Playing the credit card game can be tricky and even a little dangerous, if you aren’t using them right. Be careless and lax with your cards, and you could end up with a mountain of debt that will take years to pay off. Be careful and meticulous with your credit card use, though, and they become handy tools in your arsenal. They can even help you save money when used properly!
Yep – you heard that right! You can save money with credit cards, provided you know what to look for…
#1. Cash Back Credit Cards
Cash back is one of the most obvious ways to save money with credit cards. Most cash back credit cards offer a certain percentage of your spending back. If a card offers 1% cash back and you spend $500 on your credit card, you’ll receive $5 cash back usually as a credit on your bill. It may not seem like much, but cash back can really add up! Some cards offer a straight cash back percentage no matter what you buy, but other credit card companies offer rolling cash back rewards, when you earn more cash back on certain items during certain times of the year.
Make all of your regular purchases with your best cash back credit card to maximize your rewards. The key here, though, is to pay off your balance in full every month to avoid any interest. If you leave a balance, the interest charged will likely be more than the cash back earned. The best way to stay on top of this is to pay off your purchases as soon as you make them from your bank account.

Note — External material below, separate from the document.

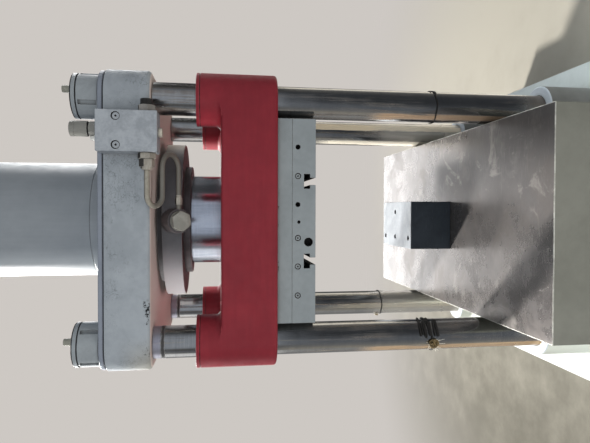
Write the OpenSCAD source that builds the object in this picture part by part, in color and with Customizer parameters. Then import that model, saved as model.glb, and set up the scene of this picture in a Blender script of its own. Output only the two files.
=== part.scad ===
// Four-column die casting press, rebuilt from one photograph.
// Millimetres. Origin on the floor at the middle of the base, X right, Y to the back, Z up.
// Open in OpenSCAD, change the values in the Customizer, pick one piece with "node".

/* [View] */

/* [Base and lower casting] */
// Width of the base, side to side
base_w = 1120; // [1000:5:1200]
// Length of the base, front to back
base_l = 1480; // [1460:5:1600]
// Height of the base
base_h = 330; // [300:5:360]
// Thickness of the base plates
base_wall = 30; // [20:1:40]
// Thickness of the lower casting without its bosses
bolster_t = 148; // [120:1:160]
// Height of the column bosses above the lower casting
bolster_boss_h = 60; // [45:1:75]
// Radius of the corners and bosses around the columns
corner_r = 82; // [78:1:86]

/* [Columns] */
// Diameter of a column
col_d = 100; // [96:1:102]
// Diameter of the threaded column end in the crown
col_thread_d = 90; // [80:1:94]
// Distance of a column from the middle, side to side
col_x = 377; // [377:1:390]
// Distance of a column from the middle, front to back
col_y = 312; // [300:1:320]

/* [Table] */
// Width of the table top
table_w = 640; // [600:2:640]
// Length of the table top
table_l = 1450; // [1300:5:1450]
// Height of the table top above the floor
table_z = 750; // [740:1:770]
// Thickness of the wide part of the table
table_t = 190; // [150:5:200]
// Width of the foot of the table between the bosses
table_foot_w = 560; // [500:2:560]
// Distance of the foot from each end of the table
table_foot_in = 90; // [60:5:140]

/* [Crown] */
// Height of the underside of the crown above the floor
crown_z = 1816; // [1800:1:1830]
// Thickness of the crown
crown_t = 150; // [140:1:160]
// Thickness of the machined strip at its top
crown_strip = 14; // [10:1:20]
// Inset of the machined strip
crown_inset = 4; // [2:1:6]
// Radius of the rounded lower edges of the crown
crown_edge = 14; // [8:1:24]

/* [Column nuts] */
// Outside diameter of a column nut
nut_d = 136; // [130:1:140]
// Height of a column nut
nut_h = 63; // [55:1:70]
// Thickness of the cover on a nut
cover_t = 18; // [14:1:22]
// Width of a spanner notch in a nut
notch_w = 15; // [12:1:18]
// Depth of a spanner notch
notch_deep = 8; // [5:1:10]
// Distance of the notches from both ends of the nut
notch_in = 5; // [3:1:10]
// Turn of the notches of a left nut, in degrees
notch_turn_left = 45; // [0:1:89]
// Turn of the notches of a right nut, in degrees
notch_turn_right = 65; // [0:1:89]
// Diameter of the stub on a cover
stub_d = 22; // [18:1:26]
// Height of the stub
stub_h = 36; // [25:1:45]
// Offset of the stub from the middle of a left nut, to the right
stub_left = 8; // [0:1:24]
// Offset of the stub from the middle of a right nut, to the right
stub_right = 21; // [0:1:24]

/* [Cylinder] */
// Outside diameter of the barrel
cyl_d = 400; // [390:2:410]
// Bore of the barrel
cyl_bore = 340; // [336:1:344]
// Outside diameter of the collar on the crown
collar_d = 404; // [402:1:410]
// Height of the collar
collar_h = 65; // [50:1:80]
// Height of the end of the barrel above the floor
cyl_top = 2410; // [2400:5:2440]
// Thickness of the head of the cylinder
cyl_head_t = 50; // [40:2:60]
// Diameter of the flange under the crown
flange_d = 544; // [530:2:560]
// Diameter of the neck between the flange and the crown
neck_d = 452; // [430:2:480]
// Height of that neck
neck_h = 19; // [15:1:24]
// Height of the flange
flange_t = 64; // [60:1:70]
// Diameter of the gland ring
gland_d = 386; // [370:2:400]
// Height of the gland ring
gland_t = 23; // [18:1:30]
// Diameter of the piston rod
rod_d = 318; // [310:1:318]
// Height of the piston
piston_h = 110; // [90:5:130]
// Height of the piston underside above the floor with the ram up
piston_z = 2190; // [2180:5:2200]

/* [Crosshead] */
// Height of the underside of the crosshead with the ram up
head_z = 1437; // [1430:1:1445]
// Thickness of the crosshead without its bosses
head_t = 172; // [160:1:180]
// Radius of the rounded lower edges of the crosshead
head_edge = 9; // [5:1:16]
// Height of the bosses above the crosshead
head_boss_h = 63; // [50:1:75]
// Thickness of the ring on a boss
ring_t = 12; // [8:1:16]
// Gap between a column and a crosshead bore, all round
col_gap = 0.5; // [0.3:0.1:1]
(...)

#2. Travel Rewards Credit Cards
If you’re planning a vacation or traveling for business, a travel rewards card may be the way to go. Purchases with your travel rewards card earn you points that can be redeemed for things like hotel stays, car rentals, and airline tickets. Using a travel rewards credit card to make purchases and rack up points is a great way to save money on travel related expenses!

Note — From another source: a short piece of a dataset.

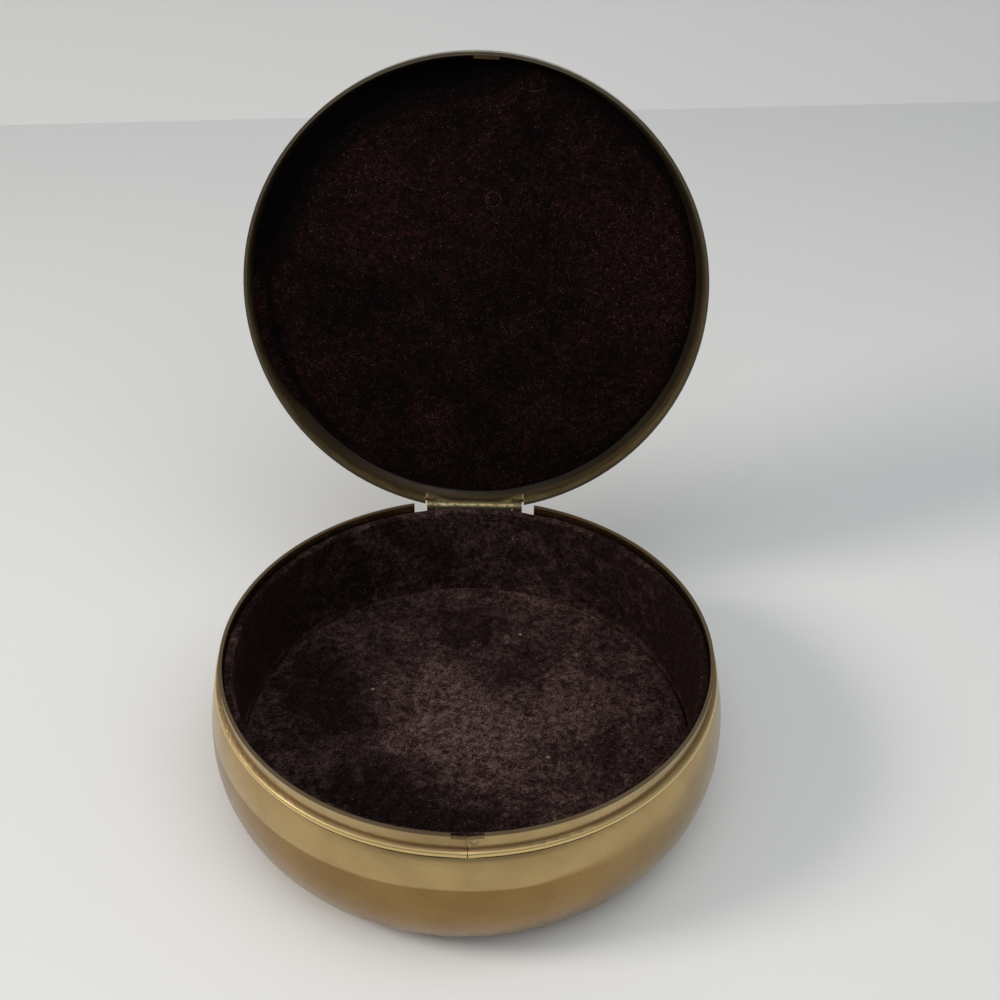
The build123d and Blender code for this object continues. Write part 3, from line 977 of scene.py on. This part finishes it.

As with a cash back credit card, the best way to rack up points and reap rewards is by making the majority of your purchases with your best travel rewards card. Just be sure to pay off the balance to avoid being charged interest.
#3. Credit Card Perks
You may not even realize it, but your credit card company most likely offers a few different perks that can hel you save money with credit cards. Extended warranties and returns on items purchased with your card, for instance, are just a couple of the perks offered by credit card companies. These perks allow you to get a refund on certain items even after the manufacturer’s warranty runs out or the store return window passes. Many credit cards also offer price protection; if you a product goes on sale after you purchased it with your card, the credit card company will issue a refund.

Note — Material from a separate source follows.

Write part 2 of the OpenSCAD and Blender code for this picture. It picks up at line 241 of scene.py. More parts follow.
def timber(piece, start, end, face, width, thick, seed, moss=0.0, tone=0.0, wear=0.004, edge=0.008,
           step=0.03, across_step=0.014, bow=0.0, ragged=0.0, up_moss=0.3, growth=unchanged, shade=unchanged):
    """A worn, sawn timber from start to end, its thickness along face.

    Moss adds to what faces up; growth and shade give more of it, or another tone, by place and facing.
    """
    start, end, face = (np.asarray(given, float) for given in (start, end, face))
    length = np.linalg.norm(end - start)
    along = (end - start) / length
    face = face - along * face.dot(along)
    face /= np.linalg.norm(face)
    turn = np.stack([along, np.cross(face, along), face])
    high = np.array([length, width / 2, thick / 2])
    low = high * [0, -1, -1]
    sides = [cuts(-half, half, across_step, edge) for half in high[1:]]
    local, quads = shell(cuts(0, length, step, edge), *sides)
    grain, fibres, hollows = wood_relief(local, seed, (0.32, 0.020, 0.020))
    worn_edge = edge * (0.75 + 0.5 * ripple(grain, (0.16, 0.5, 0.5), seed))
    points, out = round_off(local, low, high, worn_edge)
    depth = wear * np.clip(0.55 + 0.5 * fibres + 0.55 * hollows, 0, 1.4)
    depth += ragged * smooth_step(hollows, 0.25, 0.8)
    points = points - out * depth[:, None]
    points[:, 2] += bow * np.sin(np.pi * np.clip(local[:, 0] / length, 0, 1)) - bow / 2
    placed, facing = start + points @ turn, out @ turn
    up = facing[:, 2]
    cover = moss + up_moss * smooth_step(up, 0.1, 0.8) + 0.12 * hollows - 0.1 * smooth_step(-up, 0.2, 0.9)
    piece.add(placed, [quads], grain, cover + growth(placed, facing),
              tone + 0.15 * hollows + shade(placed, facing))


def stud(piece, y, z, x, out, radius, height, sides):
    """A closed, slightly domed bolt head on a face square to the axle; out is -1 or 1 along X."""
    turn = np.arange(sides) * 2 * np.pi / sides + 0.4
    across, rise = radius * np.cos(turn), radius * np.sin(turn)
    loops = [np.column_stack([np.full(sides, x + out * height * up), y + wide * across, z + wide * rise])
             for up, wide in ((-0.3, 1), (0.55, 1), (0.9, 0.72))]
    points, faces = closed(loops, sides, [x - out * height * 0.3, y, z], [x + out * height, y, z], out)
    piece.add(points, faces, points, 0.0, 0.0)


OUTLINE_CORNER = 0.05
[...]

Be aware of your credit card perks and pay attention to the fine print. Each card issuer has different exclusions and requirements for these perks. Follow any procedures to the letter to ensure that you get your money.
#4. Credit Card Coupons
Did you know that you can save money with credit cards and exclusive digital coupons? Credit card coupons can come in a couple different forms. Card linked offers are like digital coupons; you spend a certain amount at a retailer using your linked credit card and receive cash back. For example, if you spend $100 at a certain retailer, you’d receive $20 cash back. Some credit card companies also offer special discounts or have special shopping portals for card holders.
#5. Sign-up Bonuses
Are you looking to add a new card to your wallet? Several credit card companies offer some fantastic sign-up bonuses. When approved for a new card, for instance, you might get 0% interest for a year or more. That can save you money on interest, but you might not know about some of the spending promos. For instance, some rewards credit cards offer a hefty cash back or points bonus when you use your new card to purchase at least $X,XXX in the first few months.
These sign-up bonuses can be a great way to save money with credit cards, but using and abusing these offers can also backfire. You might get so caught up in casing in on your sign-up bonus offer that you might end up being charged interest or opening more credit cards than you can handle.